Mercy Challenge #1: consolare gli afflitti





Come dicevo qualche giorno fa, ho deciso d’impegnarmi a compiere due opere di misericordia al mese, secondo le indicazioni di papa Francesco ai giovani, in ordine assolutamente casuale. Non immaginavo, tuttavia, che avrei iniziato con una delle più facili, né liete da compiere.
A novembre è morto uno dei miei zii di Portici, vicino Napoli, per cui credevo che non sarei andata lì per le vacanze di Natale. La sera del 30 dicembre, invece, ho avuto un’altra notizia di quel genere: è mancato un altro zio, un fratello di mia madre (quello di novembre, invece, era un  cognato di entrambi).
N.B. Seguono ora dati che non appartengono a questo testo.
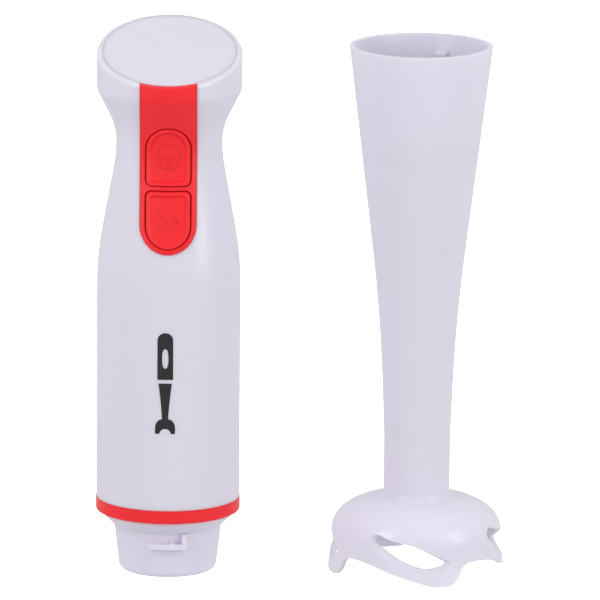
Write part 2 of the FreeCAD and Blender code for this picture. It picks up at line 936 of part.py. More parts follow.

Per questo motivo, io e i miei siamo partiti venerdì 1° gennaio, perché i funerali erano stati fissati per il mattino del 2.
Tutti erano parecchio dispiaciuti, me compresa, però ammetto che me la sentivo: lo zio era rimasto tanto abbattuto per la fine di quel suo cognato da finire in uno stato di prostrazione. Mentre ero sul punto di piombarci anch’io, mi sono ricordata del fatto che avevo deciso di accettare la sfida del Papa: consolare i miei parenti in lacrime doveva essere mia responsabilità.
A dire il vero, sono rimasta pochissimo in casa del defunto, giusto il tempo di un Eterno Riposo, poi sono andata a capire dove fosse la chiesa dei funerali. Il mattino dopo ero di nuovo là, con larghissimo anticipo, per attuare la mia consolazione in un altro modo: occuparmi degli aspetti liturgici del funerale. Mi è già successo altre volte, però in una chiesa dove il parroco mi conosceva; in quel caso là, invece, ci sarebbe stato un diacono permanente, che non mi aveva mai vista prima, e si sarebbe svolta una Liturgia della Parola senza la Comunione.
D’accordo col diacono, ho scelto le letture e ho chiesto di poter intonare l’Alleluia al Vangelo e un canto alla Madonna mentre il feretro usciva dalla chiesa. Tuttavia, avevo da poco terminato di proclamare il Salmo e stavo per prendere fiato, quando ho sentito due anziane signore, che mi avevano accolta poco prima in sacrestia, prorompere in un’acclamazione tanto sfiatata quanto cavernosa. Sul finale, invece, ho attaccato la Salve Regina, ma mi seguivano sì e no le pie donne di cui sopra, con un tempo tutto loro. I miei credo che cantassero, però molto piano.
Nei giorni in cui sono rimasta a Portici ho cercato di trascorrere il maggior tempo possibile coi parenti che mi restavano, finché, sabato 9, non sono tornata a casa.
 


SFIDA COMPIUTA!

# MercyChallenge
Opere di misericordia corporale

dare da mangiare agli affamati

dare da bere agli assetati

vestire gli ignudi

accogliere i forestieri

assistere gli ammalati

visitare i carcerati

seppellire i morti

Opere di misericordia spirituale

consigliare i dubbiosi

insegnare agli ignoranti

ammonire i peccatori

consolare gli afflitti
X
perdonare le offese

sopportare pazientemente le persone moleste

pregare Dio per i vivi e per i morti


Dopo aver concluso il post precedente a questo, mi è venuto in mente che uno dei requisiti perché una challenge sia tale è che bisogna scegliere qualcuno da nominare perché la porti avanti. Io, invece, preferisco che tutti quelli che passano da queste parti, specie i giovani, pensino a come applicare le quattordici opere.